Additionally, we cannot say from the pleadings that this case involves a mere private wrong in which revenues were diverted from one set of doctors to another, and thus fails to demonstrate the requisite harm to the public. We assume that doctors do not all deliver identical services for identical fees. Restraints of trade and monopolization inherently involve injury to the public and competition. Almeda Mall, Inc. v. Houston Lighting & Power Co., 615 F.2d 343, 351 (5th Cir.), cert. denied, 449 U.S. 870, 101 S.Ct. 208, 66 L.Ed.2d 90 (1980).


The case is reversed and remanded for further proceedings consistent herewith.

HOLLOWAY, Circuit Judge, concurring specially:


I agree with the reversal and remand of this case. This separate statement is made merely to say that while I agree fully with that disposition and most of the majority opinion, my own conviction remains as it was stated in my separate opinion, concurring and dissenting, in Crane v. Intermountain Health Care, Inc., 637 F.2d 715, 727 (10th Cir.), as to the holding of McLain v. Real Estate Board of New Orleans, Inc., 444 U.S. 232, 100 S.Ct. 502, 62 L.Ed.2d 441.

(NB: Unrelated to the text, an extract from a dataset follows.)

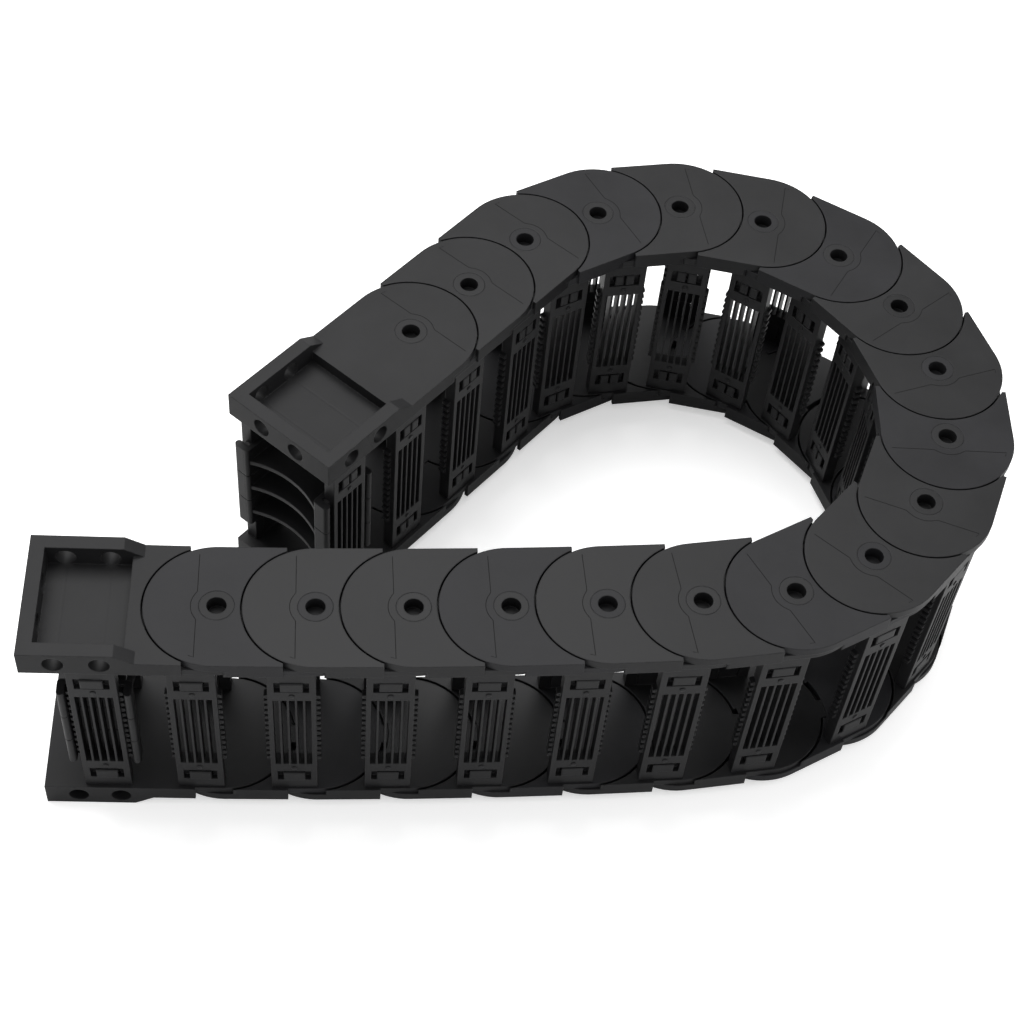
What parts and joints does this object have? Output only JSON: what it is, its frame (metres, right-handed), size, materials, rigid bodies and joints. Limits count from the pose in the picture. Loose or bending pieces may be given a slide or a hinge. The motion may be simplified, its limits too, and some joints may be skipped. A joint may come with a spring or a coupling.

As there explained, I do not construe McLain as did the en banc opinion in our Crane case. For this reason, I would not focus on the defendants' "challenged activity"--apparently confined to the allegedly unlawful conduct--as the majority opinion here does and as the Crane opinion did in connection with the jurisdictional showing required. Rather, I would focus on the "defendants' activity," as the Supreme Court did explicitly in McLain, 444 U.S. at 242, 100 S.Ct. at 509, thus considering whether such activity is itself in interstate commerce or, if local in nature, whether "defendants' activity" has "an effect on some other appreciable activity demonstrably in interstate commerce," 444 U.S. at 242, 100 S.Ct. at 509, and not requiring a jurisdictional "showing that the unlawful conduct itself had an effect on interstate commerce," id. at 243, 100 S.Ct. at 509--a test explicitly rejected by the Supreme Court.


Nevertheless, while I wish to state these views clearly, I fully agree that the complaint should not have been dismissed here and realize that the majority opinion does follow and apply our en banc Crane opinion accurately.